To detect the coronavirus, as opposed to just symptoms, Rezai said they’ll need more participants to train algorithms to pick up on the many, sometimes unexpected ways diverse bodies respond to the virus. On Thursday, RNI’s study opened up to 10,000 more volunteers.
Scripps, Stanford and Fitbit have announced a consortium that will let them share aggregated data while running their studies independently.
Turning research into a warning system
There’s wide agreement that wearables can produce useful data. But turning it into early-warning systems brings a whole different set of challenges.
Not least among them is privacy. To participate in the research, I had to agree to near constant monitoring of my body. The Oura ring records my heart rate and temperature in one-second increments.
The next step will be for researchers to conduct trials where they pass real-time warnings back to study participants based on their own data. None have done that yet, because they’re limited by academic research rules. Snyder is seeking approval from Stanford in the next few weeks to begin providing feedback to a small set of participants. Smarr said the UCSF study could reach that point as soon as the fall.
Taking those systems to millions of people might require permission from the FDA, which regulates medical diagnostics.
It’s a gray zone. The question is: Would an app be making a lifestyle suggestion (“you seem off today”) or offering a coronavirus test? Making people think they’re fine could be disastrous if they make decisions about exposure based on a bad diagnosis.

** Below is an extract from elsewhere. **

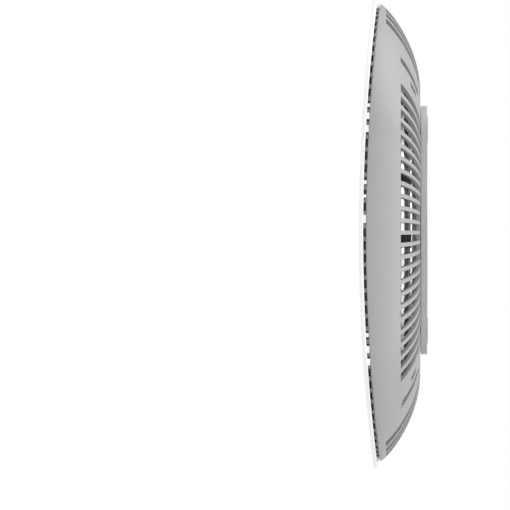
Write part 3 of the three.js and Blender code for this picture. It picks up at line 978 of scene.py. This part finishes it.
def build_ports():
    """The port bay's tray, its sockets with gold contacts, the switch and the tact switches."""
    refine_all(
        ("port_tray", dark_finish(), "dark_plastic", 0.3),
        ("lan_jack_1", tin_finish(), "tinned_sheet", 0.2),
        ("lan_jack_2", tin_finish(), "tinned_sheet", 0.2),
        ("dc_jack", dark_finish(), "dark_plastic", 0.2),
        ("switch_housing", dark_finish(), "dark_plastic", 0.2),
        ("pair_tact", dark_finish(), "tact_plastic", 0.1),
        ("reset_tact", dark_finish(), "tact_plastic", 0.1),
    )
    points, faces = join_parts([part for y in SOCKET_PLACES for part in contacts(y)])
    piece("socket_contacts", points, faces, gold_finish(), "aerial_metal")


def build_controls():
    """The rocker and the two push buttons, each riding its own body."""
    finish = key_finish()
    for node, width in (("power_rocker", 0.4), ("pair_button", 0.35), ("reset_button", 0.2)):
        refined(node, node + "_fine", finish, body=node, width=width, segments=3)


# ---- Stage ----

FLOOR_DROP = 0.25  # metres from the unit's middle down to the floor
FLOOR_GLOW = 0.02  # keeps the floor pale where little light reaches it
FLOOR_PALE = 0.8  # grey of the floor's paint
FLOOR_REACH = 3.0  # metres from its middle to each side
WORLD_LIGHT = 0.5  # strength of the even light on the unit; the white seen behind it is 1
CAMERA = (-0.014, -4.9, 0.0)
AIM = (-0.0746, 0.0, -0.0097)
SHOWN_WIDTH = 0.2208  # metres across the picture at the unit's middle
SENSOR = 36.0  # width of the camera's sensor, in millimetres


def build_floor():
    """A pale plain floor well under the unit, too short to reach the camera's horizon."""
    mesh = bpy.data.meshes.new("studio_floor")
    turns = ((-1, -1), (1, -1), (1, 1), (-1, 1))
    corners = [(x * FLOOR_REACH, y * FLOOR_REACH, -FLOOR_DROP) for x, y in turns]
    mesh.from_pydata(corners, [], [(0, 1, 2, 3)])
    floor = bpy.data.objects.new("studio_floor", mesh)
    material = bpy.data.materials.new("studio_floor_paint")
    material.use_nodes = True
    shader = material.node_tree.nodes["Principled BSDF"]
    shader.inputs["Base Color"].default_value = (FLOOR_PALE, FLOOR_PALE, FLOOR_PALE, 1)
    shader.inputs["Roughness"].default_value = 0.9
    shader.inputs["Emission Color"].default_value = (1, 1, 1, 1)
    shader.inputs["Emission Strength"].default_value = FLOOR_GLOW
    mesh.materials.append(material)
    bpy.context.scene.collection.objects.link(floor)


def add_soft_light(name, place, size_m, watts):
    """A square area light that faces the wall plane's middle and isn't seen itself."""
    lamp = bpy.data.lights.new(name, "AREA")
    lamp.size = size_m
    lamp.energy = watts
    obj = bpy.data.objects.new(name, lamp)
    obj.location = place
    obj.rotation_euler = (-Vector(place)).to_track_quat("-Z", "Y").to_euler()
    obj.visible_camera = False
    bpy.context.scene.collection.objects.link(obj)


def build_world():
    """A white studio: pure white behind the unit, and a softer even light on it."""
    world = bpy.data.worlds.new("white_studio")
    world.use_nodes = True
    tree = world.node_tree
    tree.nodes.clear()
    seen = add(tree, "ShaderNodeBackground", {"Color": (1, 1, 1, 1), "Strength": 1.0})
    light = add(tree, "ShaderNodeBackground", {"Color": (1, 1, 1, 1), "Strength": WORLD_LIGHT})
    ray = add(tree, "ShaderNodeLightPath").outputs["Is Camera Ray"]
    mix = add(tree, "ShaderNodeMixShader", {0: ray, 1: light.outputs[0], 2: seen.outputs[0]})
    add(tree, "ShaderNodeOutputWorld", {"Surface": mix.outputs[0]})
    bpy.context.scene.world = world


def build_camera():
    """A very long lens at the unit's own height, turned to put it right of the middle."""
    lens = bpy.data.cameras.new("camera")
    lens.sensor_width = SENSOR
    lens.lens = SENSOR * -CAMERA[1] / SHOWN_WIDTH
    lens.clip_start, lens.clip_end = 0.1, 100
    camera = bpy.data.objects.new("camera", lens)
    place = Vector(CAMERA)
    camera.location = place
    camera.rotation_euler = (Vector(AIM) - place).to_track_quat("-Z", "Y").to_euler()
    bpy.context.scene.collection.objects.link(camera)
    bpy.context.scene.camera = camera


# Name, place, size in metres and power in watts of each soft light.
LIGHTS = (
    ("soft_top", (0.5, -0.4, 1.9), 1.4, 19),
    ("soft_wall_side", (2.0, 0.5, 0.6), 1.4, 24),
    ("soft_cover_side", (-2.2, 0.2, 0.8), 1.6, 15),
    ("soft_front", (0.1, -3.0, 0.2), 1.0, 16),
)


def build_stage():
    """Floor, world, soft lights and camera. The standard transform keeps the white studio white."""
    build_floor()
    build_world()
    for light in LIGHTS:
        add_soft_light(*light)
    build_camera()
    bpy.context.scene.view_settings.view_transform = "Standard"


# ---- Add-on ----


def length(name, description, mm):
    """A length property, entered in the scene's unit."""
    return bpy.props.FloatProperty(
        name=name, description=description, default=mm * MM, min=0.0, unit="LENGTH"
    )


def colour(name, description, code):
    """A colour property."""
    return bpy.props.FloatVectorProperty(
        name=name, description=description, default=linear(code)[:3], subtype="COLOR", min=0, max=1
    )


class WifiNodeSizes(bpy.types.PropertyGroup):
    """Sizes of the grille, the gap and the walls."""

    wall: length("Wall", "Thickness of the rear shell's wall", 1.8)
    vent_bar: length("Gap bar", "Width of each bar across the gap", 1.95)
    vent_count: bpy.props.IntProperty(
        name="Gap bars", description="Bars across the gap, all the way round", default=128, min=8
    )
    slot_count: bpy.props.IntProperty(
        name="Slots",
        description="Cooling slots on one side of the shell",
        default=24,
        min=2,
        max=24,
    )
    slot_pitch: length("Slot pitch", "Step between two cooling slots along a side", 5.3)
    slot_open: bpy.props.FloatProperty(
        name="Slot share",
        description="Share of the pitch that is open",
        default=0.66,
        min=0.1,
        max=0.9,
    )
    slot_inner: length("Slot start", "Half size of the plan where the slots start", 62.2)
    side_top: length("Side slot top", "Height of the slots' top on the plain sides", 11.5)
    end_top: length("End slot top", "Height of the slots' top on the upper and lower ends", 17.8)


class WifiNodeColours(bpy.types.PropertyGroup):
    """Colours of the plastics."""

    cover: colour("Cover", "Front cover and its tabs", "#f6f6f5")
    shell: colour("Shell", "Rear shell with the grille", "#a2a3a4")
    # Darker than the shell: painted shade on the bars in the gap.
    bridge: colour("Gap bars", "Bars across the gap", "#8d8f91")
    foot: colour("Foot", "Square foot", "#b6b7b8")
    # The dark colour also paints the ring in the gap, where its black is painted shade.
    dark: colour("Dark parts", "Port tray, chassis and the ring in the gap", "#18191a")


class WIFINODE_OT_cover(bpy.types.Operator):
    """Builds the arched front cover with its snap tabs"""

    bl_idname = "wifi_node.cover"
    bl_label = "Front cover"

    def execute(self, context):
        build_cover()
        return {"FINISHED"}


class WIFINODE_OT_gap(bpy.types.Operator):
    """Builds the dark ring in the gap and the bars across it"""

    bl_idname = "wifi_node.gap"
    bl_label = "Vented gap"

    def execute(self, context):
        build_gap()
        return {"FINISHED"}


class WIFINODE_OT_shell(bpy.types.Operator):
    """Builds the rear shell with its cooling slots"""

    bl_idname = "wifi_node.shell"
    bl_label = "Rear shell"

    def execute(self, context):
        build_shell()
        return {"FINISHED"}


class WIFINODE_OT_foot(bpy.types.Operator):
    """Builds the square foot and its rubber pads"""

    bl_idname = "wifi_node.foot"
    bl_label = "Foot"

    def execute(self, context):
        build_foot()
        return {"FINISHED"}


class WIFINODE_OT_bracket(bpy.types.Operator):
    """Builds the twist-lock wall bracket"""

    bl_idname = "wifi_node.bracket"
    bl_label = "Wall bracket"

    def execute(self, context):
        build_bracket()
        return {"FINISHED"}


class WIFINODE_OT_inside(bpy.types.Operator):
    """Builds the board with its small parts, shields, spreader, chassis and aerials"""

    bl_idname = "wifi_node.inside"
    bl_label = "Parts inside"

    def execute(self, context):
        build_inside()
        build_small_parts()
        return {"FINISHED"}


class WIFINODE_OT_ports(bpy.types.Operator):
    """Builds the port tray, the sockets with their contacts and the switches"""

    bl_idname = "wifi_node.ports"
    bl_label = "Ports"

    def execute(self, context):
        build_ports()
        return {"FINISHED"}


class WIFINODE_OT_controls(bpy.types.Operator):
    """Builds the power rocker and the two push buttons"""

    bl_idname = "wifi_node.controls"
    bl_label = "Controls"

    def execute(self, context):
        build_controls()
        return {"FINISHED"}


class WIFINODE_OT_stage(bpy.types.Operator):
    """Builds the floor, the white studio light and the camera"""

    bl_idname = "wifi_node.stage"
    bl_label = "Stage"

    def execute(self, context):
        build_stage()
        return {"FINISHED"}


OPERATORS = (
    WIFINODE_OT_cover,
    WIFINODE_OT_gap,
    WIFINODE_OT_shell,
    WIFINODE_OT_foot,
    WIFINODE_OT_bracket,
    WIFINODE_OT_inside,
    WIFINODE_OT_ports,
    WIFINODE_OT_controls,
    WIFINODE_OT_stage,
)


class WIFINODE_PT_panel(bpy.types.Panel):
    """Lists the settings and the pieces"""

    bl_idname = "WIFINODE_PT_panel"
    bl_label = "Wifi Node"
    bl_space_type = "VIEW_3D"
    bl_region_type = "UI"
    bl_category = "Wifi Node"

    def draw(self, context):
        for group in (context.scene.wifi_node_sizes, context.scene.wifi_node_colours):
            box = self.layout.box()
            for name in type(group).__annotations__:
                box.prop(group, name)
        for operator in OPERATORS:
            self.layout.operator(operator.bl_idname)


CLASSES = (WifiNodeSizes, WifiNodeColours, *OPERATORS, WIFINODE_PT_panel)


def register():
    """Registers the classes and hangs the settings on the scene."""
    for cls in CLASSES:
        bpy.utils.register_class(cls)
    bpy.types.Scene.wifi_node_sizes = bpy.props.PointerProperty(type=WifiNodeSizes)
    bpy.types.Scene.wifi_node_colours = bpy.props.PointerProperty(type=WifiNodeColours)


def unregister():
    """Takes the settings and the classes away again."""
    del bpy.types.Scene.wifi_node_colours
    del bpy.types.Scene.wifi_node_sizes
    for cls in reversed(CLASSES):
        bpy.utils.unregister_class(cls)


def main():
    """Registers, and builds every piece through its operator."""
    register()
    for operator in OPERATORS:
        group, name = operator.bl_idname.split(".")
        getattr(getattr(bpy.ops, group), name)()


if __name__ == "__main__":
    main()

Wearable tech currently negotiates that space with lots of disclaimers. Oura goes further than most in giving users advice about how their bodies are faring from day to day. It turns heart rate, sleep, activity and other data into a daily “readiness” score that suggests how much activity or rest you might need to optimize the day ahead.
For at least one Oura user, that score alone turned out to be a valuable coronavirus warning.
In early March, Finnish entrepreneur Petri Hollmén had been traveling, including to areas of Europe that were coronavirus hot spots. But he was feeling fine. Then one morning, he opened his Oura app and saw that it gave him a readiness score of 54, far below his typical 80 to 90. The app said it had noticed a 1-degree Celsius — or 1.8-degrees Fahrenheit — increase in his temperature.
So even though he had no symptoms, Hollmén went for a coronavirus test — and, sure enough, tested positive. “I didn’t feel ill,” he told me. But because of the diagnosis, he and his family members isolated at home until the infection passed.
His experience, which partly inspired the UCSF study, is a reminder of one more critical piece to any early-warning tech: We have to be able to do something with the information.
“It has to be paired with action like staying home and access to diagnostic tests to reduce false positives,” said Jennifer Radin, who is leading the Scripps study. “There are, of course, many other reasons why your resting heart rate can go up, like if you’re stressed or you change your exercise program.”